Meist wurden die Häftlinge im schwerindustriellen Bereich eingesetzt. „Das waren Tätigkeiten, die der normalen Bevölkerung nicht mehr vermittelbar waren“, sagt Thomas Widera vom Hannah-Arendt-Institut für Totalitarismusforschung der Technischen Universität Dresden. „Doch die DDR gab ihre Produktionsbedingungen gegenüber den Auftragnehmern im Westen nicht offen zu“, sagt er. – „Die Gefangenenarbeit war den Bundesregierungen bekannt“, entgegnet Dombrowski.

Experten zufolge gibt es trotz vieler Zeugenberichte keine systematische Forschung zur Verstrickung westlicher Konzerne in Zwangsarbeitssysteme. Es ist kaum nachzuweisen, dass Ikea und Co von den Arbeitsumständen wussten, unter denen Billy-Regale und Bettwäsche entstanden. „Die Unternehmen konnten die Einzelberichte der Betroffenen bisher mühelos vom Tisch wischen“, sagt Hildigund Neubert, Beauftragte für die Stasiunterlagen in Thüringen.

In der Behörde für die Stasiunterlagen (BStU), die das Thema Häftlingsarbeit noch vor wenigen Tagen skandalisierte, schaltet man jetzt einen Gang zurück. Sprecherin Dagmar Hovestädt sagt nur: „Man muss jetzt jeden Einzelfall prüfen, bevor man Anschuldigungen erhebt.“ Der Verkauf von Waren aus Häftlingsproduktion an den Westen sei bisher nicht bezifferbar, schon gar nicht nach einzelnen Betrieben.

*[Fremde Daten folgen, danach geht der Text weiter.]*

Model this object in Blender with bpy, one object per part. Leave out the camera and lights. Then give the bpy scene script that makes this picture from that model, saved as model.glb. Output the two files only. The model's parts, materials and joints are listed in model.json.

In den Archiven der BStU finden sich Dokumente, die der Häftlingsproduktion einen Anteil an der industriellen Produktion der DDR von 0,2 bis 1 Prozent zuschreiben. Im Chemiekombinat Bitterfeld sollen Häftlinge 15 Prozent der Produktion erbracht haben. Es soll in der Ära Honecker kontinuierlich etwa 20.000 bis 30.000 Arbeitsplätze in Haftzwangsarbeit gegeben haben, darunter waren nach Schätzungen der BStU etwa ein Drittel politische Häftlinge.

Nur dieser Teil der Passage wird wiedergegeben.